**Goal**
Everything from the first line down to the line containing "a node's inputs." should be reproduced exactly; please include nothing else.

**Material supplied**
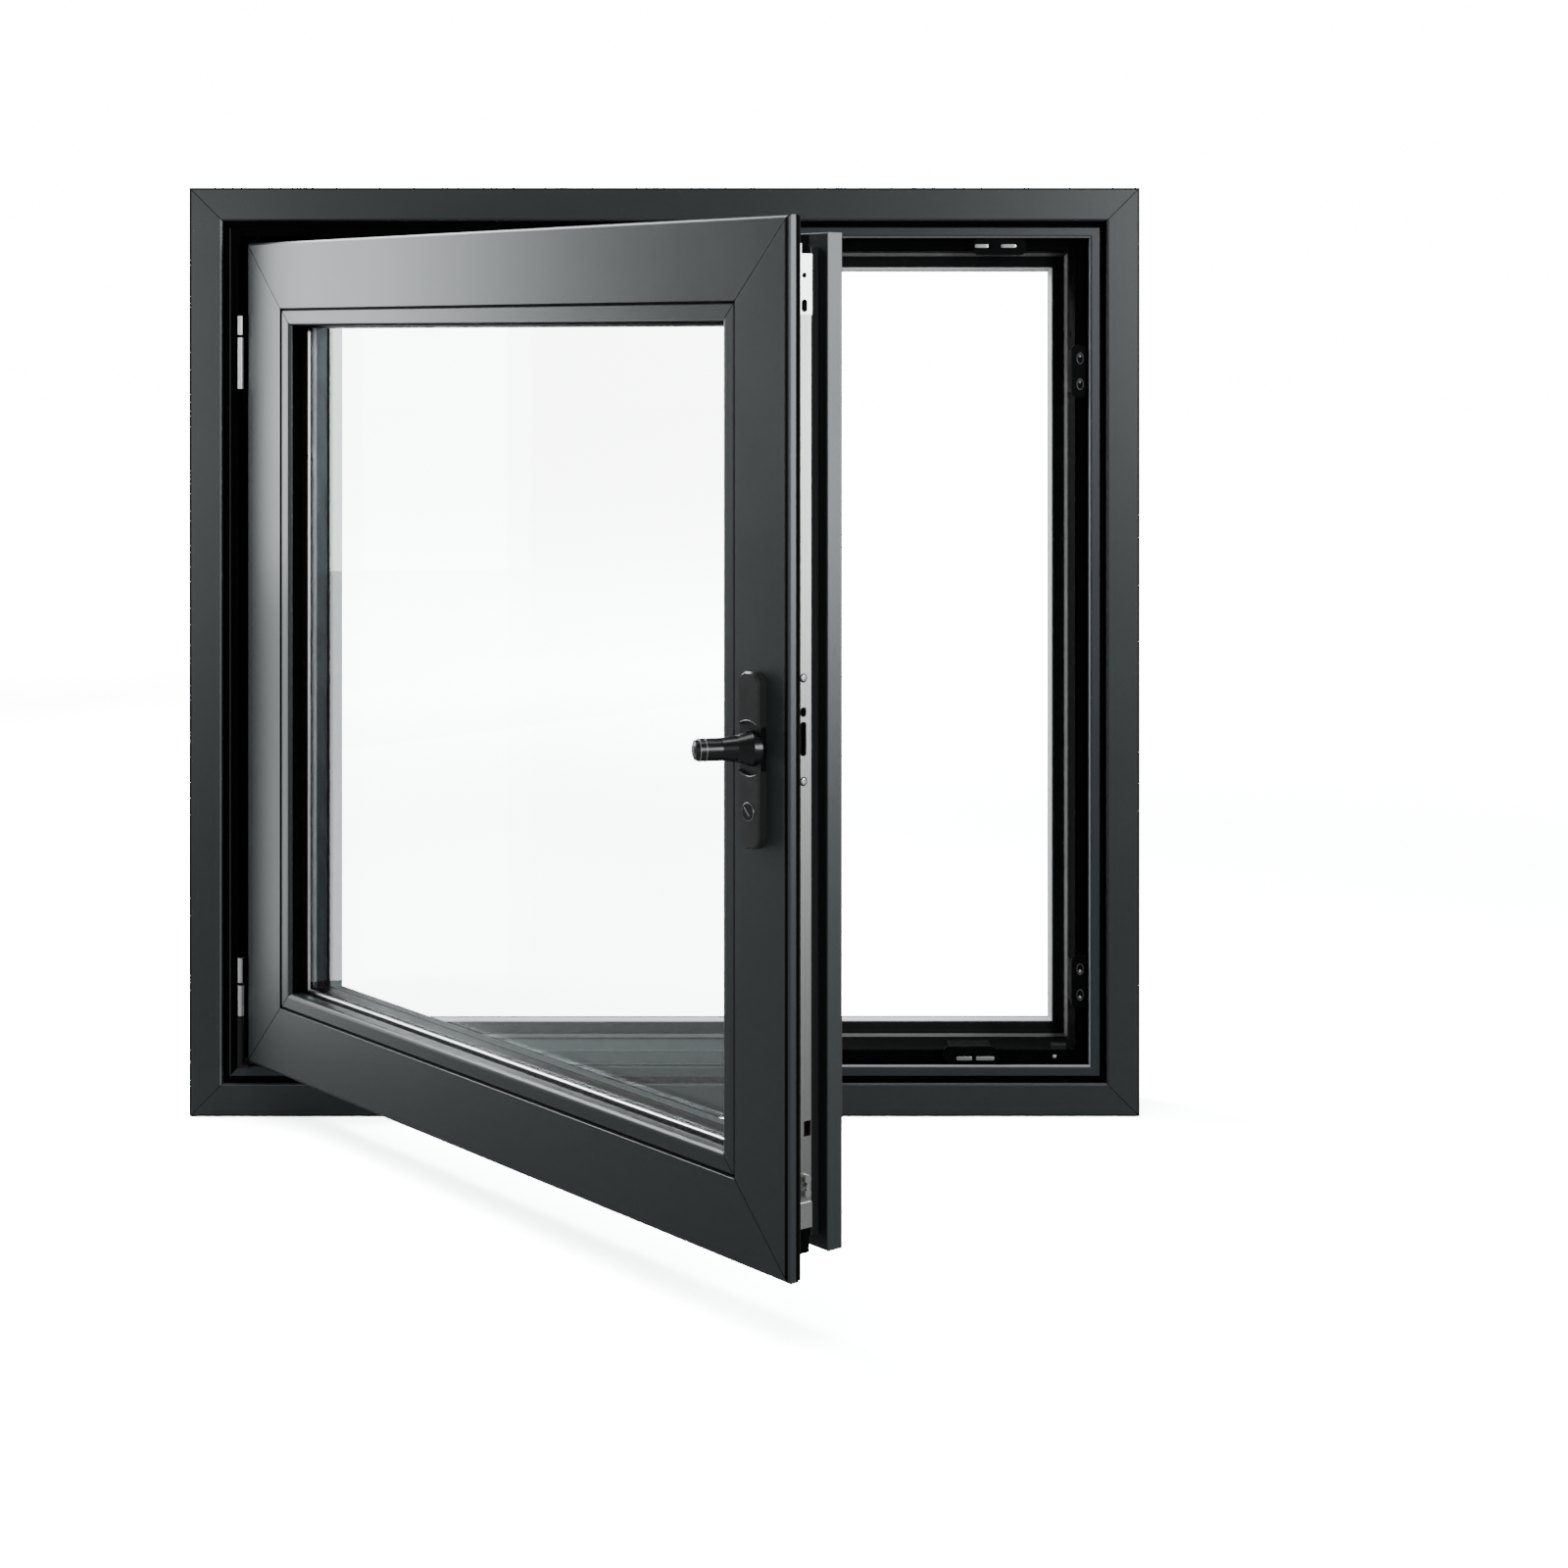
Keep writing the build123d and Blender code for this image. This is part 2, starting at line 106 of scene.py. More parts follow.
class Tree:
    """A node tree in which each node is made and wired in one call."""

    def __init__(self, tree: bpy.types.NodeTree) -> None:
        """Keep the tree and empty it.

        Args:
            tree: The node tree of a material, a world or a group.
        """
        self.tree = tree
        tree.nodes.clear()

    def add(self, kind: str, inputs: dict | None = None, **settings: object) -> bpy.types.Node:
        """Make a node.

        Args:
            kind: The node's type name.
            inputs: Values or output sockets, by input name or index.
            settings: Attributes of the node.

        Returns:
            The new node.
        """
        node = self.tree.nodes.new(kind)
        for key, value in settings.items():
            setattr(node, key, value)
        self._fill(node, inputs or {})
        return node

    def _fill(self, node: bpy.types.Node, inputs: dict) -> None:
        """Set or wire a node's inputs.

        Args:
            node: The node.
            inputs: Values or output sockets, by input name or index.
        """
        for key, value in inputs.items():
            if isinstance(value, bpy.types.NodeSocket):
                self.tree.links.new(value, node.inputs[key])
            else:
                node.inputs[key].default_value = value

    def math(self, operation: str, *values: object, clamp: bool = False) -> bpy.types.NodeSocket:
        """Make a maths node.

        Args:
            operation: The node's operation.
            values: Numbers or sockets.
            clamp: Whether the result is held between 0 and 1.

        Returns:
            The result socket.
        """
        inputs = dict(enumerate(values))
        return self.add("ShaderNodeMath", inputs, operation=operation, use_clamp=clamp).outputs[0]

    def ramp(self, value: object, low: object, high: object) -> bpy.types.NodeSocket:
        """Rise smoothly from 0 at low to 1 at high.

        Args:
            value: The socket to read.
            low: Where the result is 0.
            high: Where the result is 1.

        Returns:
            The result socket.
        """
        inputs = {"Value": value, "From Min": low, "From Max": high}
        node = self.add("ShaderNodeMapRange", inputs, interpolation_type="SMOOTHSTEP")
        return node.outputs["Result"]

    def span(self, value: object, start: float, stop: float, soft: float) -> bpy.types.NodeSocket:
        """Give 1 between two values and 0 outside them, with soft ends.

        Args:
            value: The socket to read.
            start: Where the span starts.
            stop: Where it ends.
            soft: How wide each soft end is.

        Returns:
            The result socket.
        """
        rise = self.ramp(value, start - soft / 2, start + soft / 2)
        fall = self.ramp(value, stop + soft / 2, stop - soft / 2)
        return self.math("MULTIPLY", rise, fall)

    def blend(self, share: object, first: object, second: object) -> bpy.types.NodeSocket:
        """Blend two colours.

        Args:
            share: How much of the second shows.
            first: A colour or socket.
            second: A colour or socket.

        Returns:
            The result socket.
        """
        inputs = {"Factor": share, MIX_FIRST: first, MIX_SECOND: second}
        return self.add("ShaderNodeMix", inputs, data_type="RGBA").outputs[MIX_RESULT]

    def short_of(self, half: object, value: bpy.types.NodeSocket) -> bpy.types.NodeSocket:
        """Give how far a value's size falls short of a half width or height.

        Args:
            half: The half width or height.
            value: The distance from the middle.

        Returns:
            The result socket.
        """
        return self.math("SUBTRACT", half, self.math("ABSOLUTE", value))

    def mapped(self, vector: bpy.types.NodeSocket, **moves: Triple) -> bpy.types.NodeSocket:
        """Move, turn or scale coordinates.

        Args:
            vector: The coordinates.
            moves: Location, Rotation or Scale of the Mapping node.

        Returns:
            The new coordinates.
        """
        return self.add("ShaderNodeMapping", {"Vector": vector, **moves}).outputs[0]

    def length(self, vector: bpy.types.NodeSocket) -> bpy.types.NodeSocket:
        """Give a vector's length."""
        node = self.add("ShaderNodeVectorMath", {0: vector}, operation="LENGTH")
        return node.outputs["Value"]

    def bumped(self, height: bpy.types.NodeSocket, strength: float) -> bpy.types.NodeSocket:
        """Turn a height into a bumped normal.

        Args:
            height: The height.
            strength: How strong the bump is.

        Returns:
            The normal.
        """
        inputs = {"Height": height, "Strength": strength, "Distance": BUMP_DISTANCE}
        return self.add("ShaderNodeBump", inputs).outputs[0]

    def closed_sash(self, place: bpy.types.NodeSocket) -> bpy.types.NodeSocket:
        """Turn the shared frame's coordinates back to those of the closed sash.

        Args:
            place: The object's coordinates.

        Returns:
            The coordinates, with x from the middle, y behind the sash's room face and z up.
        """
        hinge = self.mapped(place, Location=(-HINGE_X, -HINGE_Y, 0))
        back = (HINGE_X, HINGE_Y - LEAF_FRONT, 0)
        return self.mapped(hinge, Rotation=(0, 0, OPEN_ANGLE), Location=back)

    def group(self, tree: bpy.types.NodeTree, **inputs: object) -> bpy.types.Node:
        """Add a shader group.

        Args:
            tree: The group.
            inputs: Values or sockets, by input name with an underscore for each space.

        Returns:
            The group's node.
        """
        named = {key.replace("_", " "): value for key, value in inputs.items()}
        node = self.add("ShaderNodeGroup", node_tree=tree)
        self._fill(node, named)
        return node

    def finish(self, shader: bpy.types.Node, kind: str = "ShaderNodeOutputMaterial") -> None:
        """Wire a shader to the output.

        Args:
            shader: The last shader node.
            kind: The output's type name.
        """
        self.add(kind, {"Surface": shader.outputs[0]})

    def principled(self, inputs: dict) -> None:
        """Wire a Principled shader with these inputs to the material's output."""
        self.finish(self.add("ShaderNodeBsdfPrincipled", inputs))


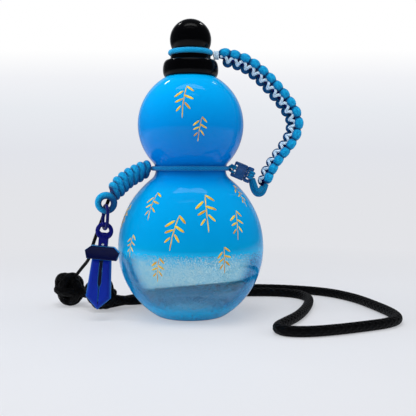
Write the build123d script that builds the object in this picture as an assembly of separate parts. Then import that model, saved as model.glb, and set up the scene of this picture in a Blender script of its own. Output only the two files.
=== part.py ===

**Correct response**
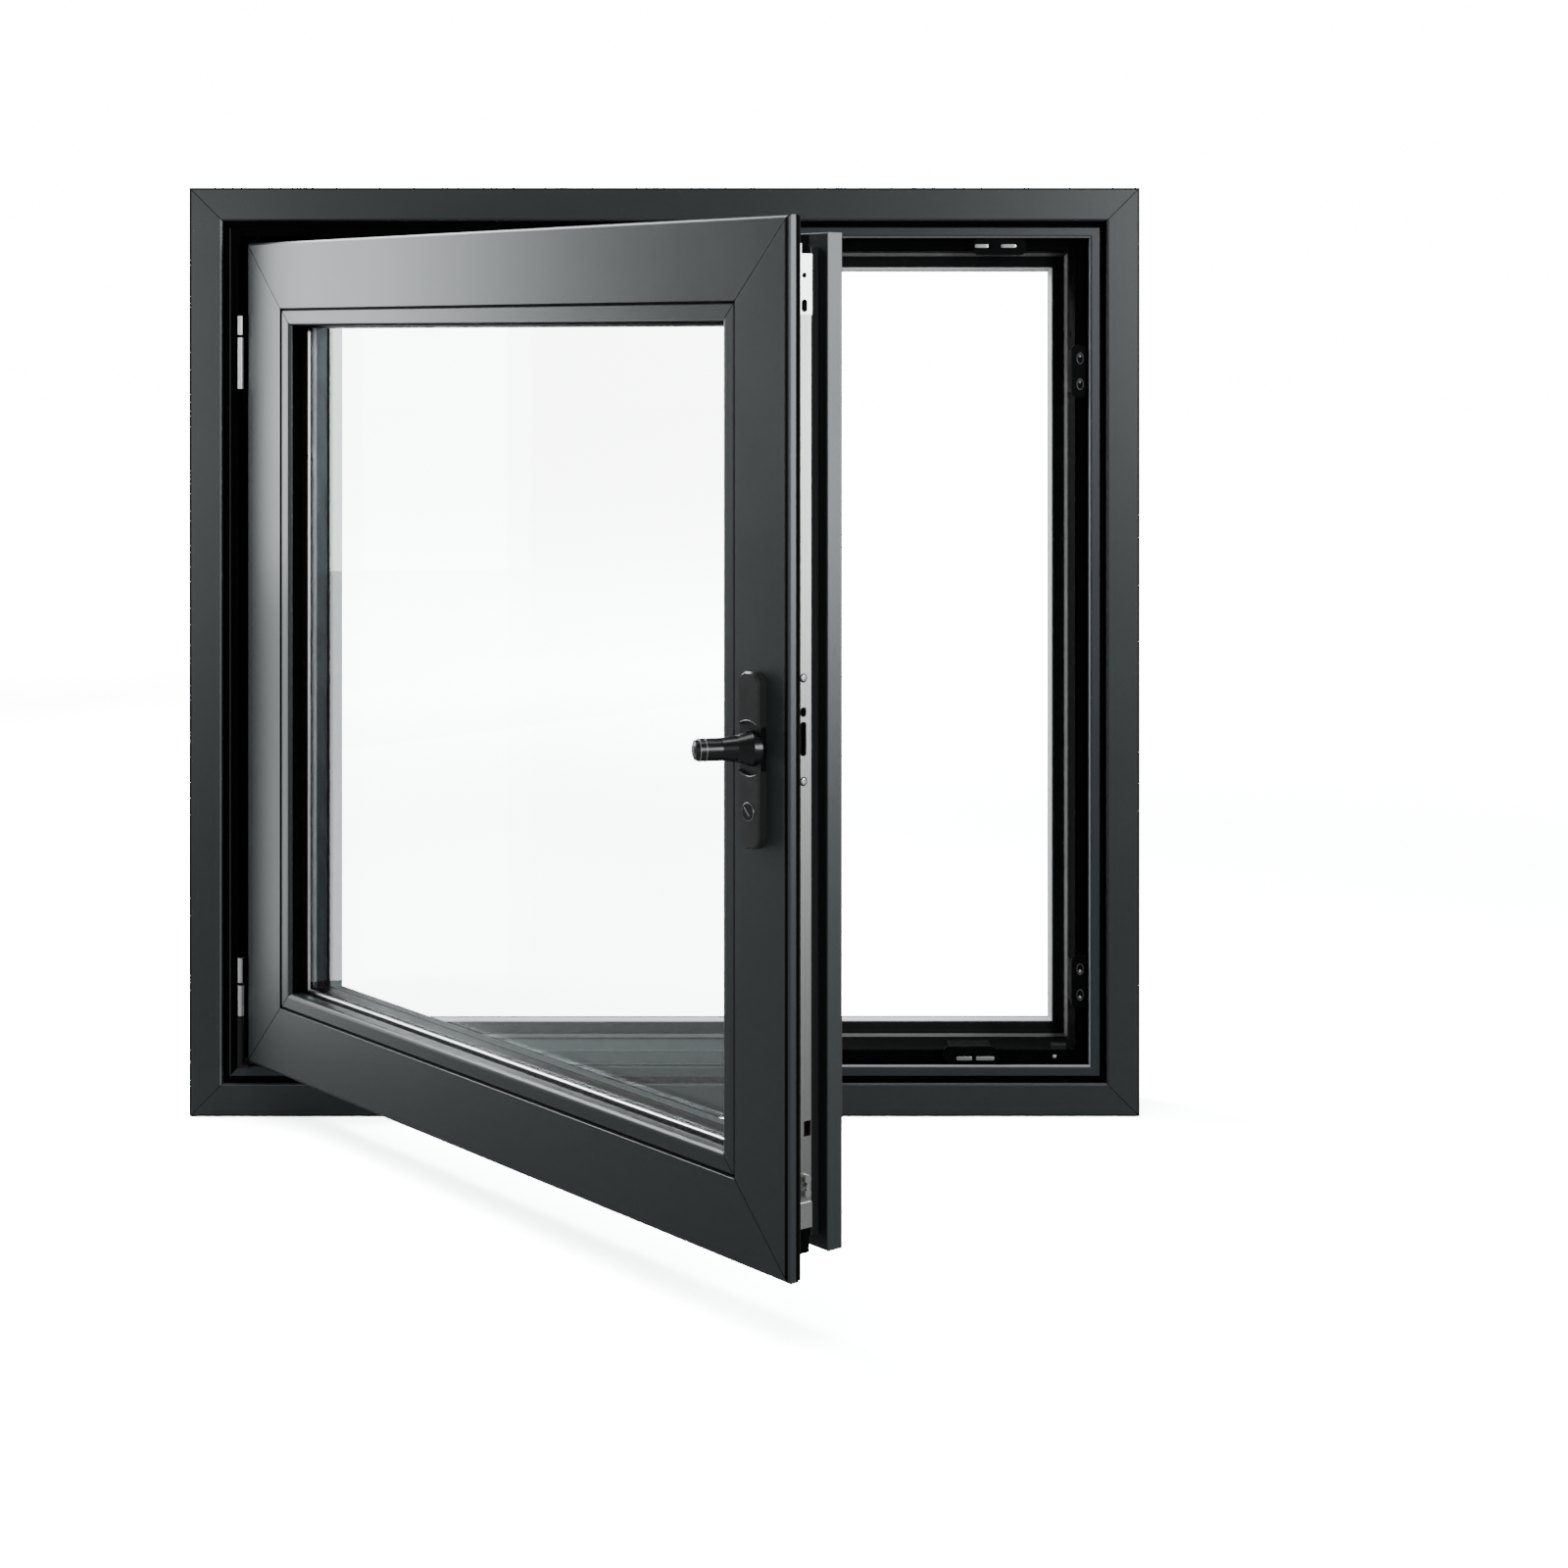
Keep writing the build123d and Blender code for this image. This is part 2, starting at line 106 of scene.py. More parts follow.
class Tree:
    """A node tree in which each node is made and wired in one call."""

    def __init__(self, tree: bpy.types.NodeTree) -> None:
        """Keep the tree and empty it.

        Args:
            tree: The node tree of a material, a world or a group.
        """
        self.tree = tree
        tree.nodes.clear()

    def add(self, kind: str, inputs: dict | None = None, **settings: object) -> bpy.types.Node:
        """Make a node.

        Args:
            kind: The node's type name.
            inputs: Values or output sockets, by input name or index.
            settings: Attributes of the node.

        Returns:
            The new node.
        """
        node = self.tree.nodes.new(kind)
        for key, value in settings.items():
            setattr(node, key, value)
        self._fill(node, inputs or {})
        return node

    def _fill(self, node: bpy.types.Node, inputs: dict) -> None:
        """Set or wire a node's inputs.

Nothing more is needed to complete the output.